[Aim of the exercise] Write out all of the lines below, exactly and completely.

※ ※ ※

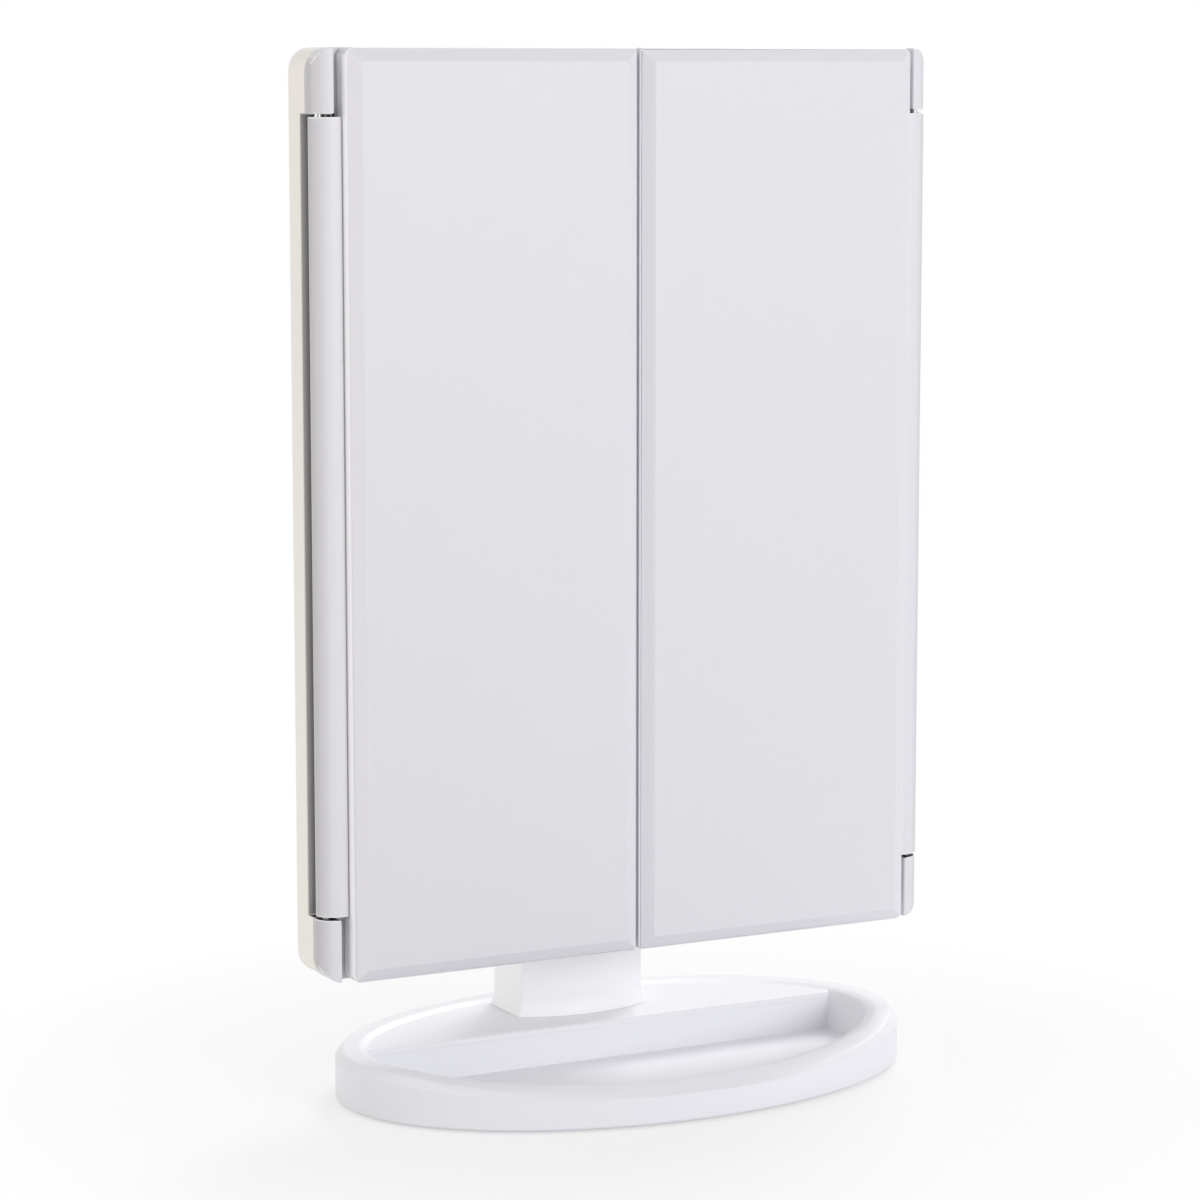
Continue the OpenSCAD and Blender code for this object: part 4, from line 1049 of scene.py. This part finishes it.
class MIRROR_OT_lights(Maker):
    """Models one light with its gel cup, copies it along both boards, and models boards and diffusers"""
    bl_idname = "mirror.lights"
    bl_label = "Lights"

    def make(self):
        c = colours()
        for side in ("left", "right"):
            boxes = solids_in(f"leds_{side}")
            places = [(low + high) / 2 for low, high in boxes]
            light = self.light(boxes[0][1] - boxes[0][0])
            fitted(repeated(f"lights_{side}", light, [(at, None) for at in places]), "lamp_yellow",
                   f"leds_{side}")
            moulded(f"led_board_{side}", f"light_strip_{side}", 0.1 * MM, board_lacquer("strip", c.strip),
                    "board_white", 2)
            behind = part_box(f"led_board_{side}")[1].y
            between = [((at.x, behind, at.z + 9.5 * MM), (0, pi / 2, 0)) for at in places[::3]]
            fitted(repeated(f"strip_resistors_{side}", resistor(), between), "black_plastic", body="head")
            moulded(f"light_diffuser_{side}", f"diffuser_{side}", sizes().glass_edge,
                    milky_acrylic("diffuser", c.diffuser), "milky_plastic")

    def light(self, size):
        """A white cup with yellow gel in it, on two soldered feet."""
        half = size / 2
        cup = block("light", -half, half)
        foot = block("foot", (-0.8 * MM, half.y - 0.3 * MM, -half.z - 0.35 * MM),
                     (0.8 * MM, half.y, half.z + 0.35 * MM))
        cut(cup, rod("gel_cup", 1.2 * MM, (0, -half.y - 0.1 * MM, 0), (0, -half.y + 0.45 * MM, 0), 32,
                     0.95 * MM))
        for piece in (cup, foot):
            round_edges(piece, 0.08 * MM, 2, 50)
        paint(cup, board_lacquer("cup", (0.88, 0.88, 0.86)))
        paint(cup, phosphor("gel", colours().gel),
              lambda at, facing: facing.y < -0.9 and at.y > -half.y + 0.3 * MM and at.y < 0)
        paint(foot, plated_steel("nickel", colours().steel))
        return joined("light", [cup, foot])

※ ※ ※

[The reply]
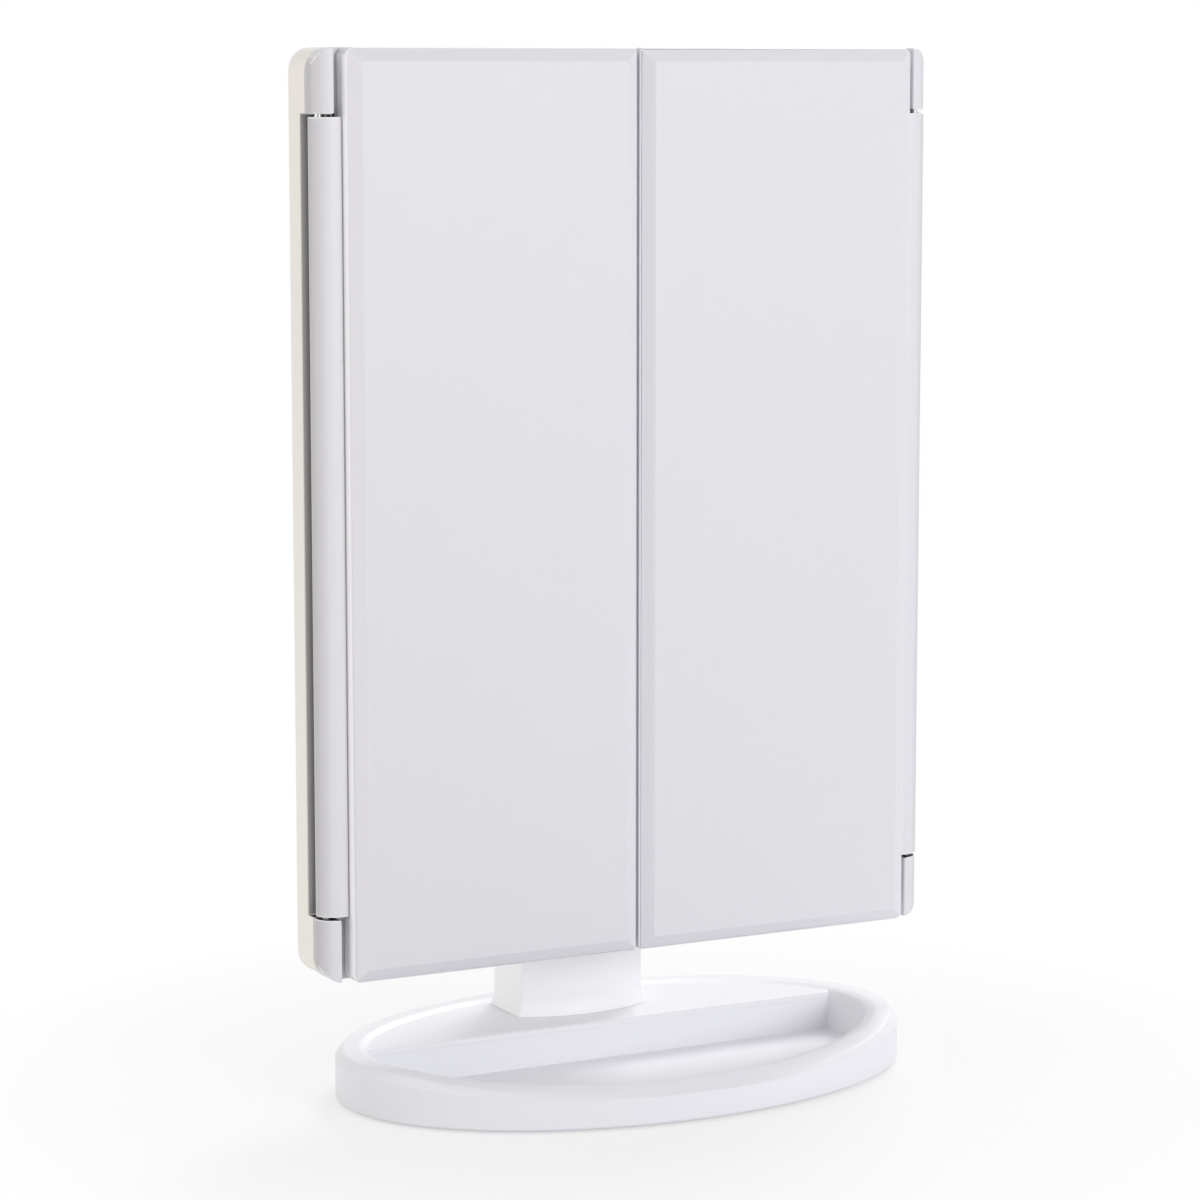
Continue the OpenSCAD and Blender code for this object: part 4, from line 1049 of scene.py. This part finishes it.
class MIRROR_OT_lights(Maker):
    """Models one light with its gel cup, copies it along both boards, and models boards and diffusers"""
    bl_idname = "mirror.lights"
    bl_label = "Lights"

    def make(self):
        c = colours()
        for side in ("left", "right"):
            boxes = solids_in(f"leds_{side}")
            places = [(low + high) / 2 for low, high in boxes]
            light = self.light(boxes[0][1] - boxes[0][0])
            fitted(repeated(f"lights_{side}", light, [(at, None) for at in places]), "lamp_yellow",
                   f"leds_{side}")
            moulded(f"led_board_{side}", f"light_strip_{side}", 0.1 * MM, board_lacquer("strip", c.strip),
                    "board_white", 2)
            behind = part_box(f"led_board_{side}")[1].y
            between = [((at.x, behind, at.z + 9.5 * MM), (0, pi / 2, 0)) for at in places[::3]]
            fitted(repeated(f"strip_resistors_{side}", resistor(), between), "black_plastic", body="head")
            moulded(f"light_diffuser_{side}", f"diffuser_{side}", sizes().glass_edge,
                    milky_acrylic("diffuser", c.diffuser), "milky_plastic")

    def light(self, size):
        """A white cup with yellow gel in it, on two soldered feet."""
        half = size / 2
        cup = block("light", -half, half)
        foot = block("foot", (-0.8 * MM, half.y - 0.3 * MM, -half.z - 0.35 * MM),
                     (0.8 * MM, half.y, half.z + 0.35 * MM))
        cut(cup, rod("gel_cup", 1.2 * MM, (0, -half.y - 0.1 * MM, 0), (0, -half.y + 0.45 * MM, 0), 32,
                     0.95 * MM))
        for piece in (cup, foot):
            round_edges(piece, 0.08 * MM, 2, 50)
        paint(cup, board_lacquer("cup", (0.88, 0.88, 0.86)))
        paint(cup, phosphor("gel", colours().gel),
              lambda at, facing: facing.y < -0.9 and at.y > -half.y + 0.3 * MM and at.y < 0)
        paint(foot, plated_steel("nickel", colours().steel))
        return joined("light", [cup, foot])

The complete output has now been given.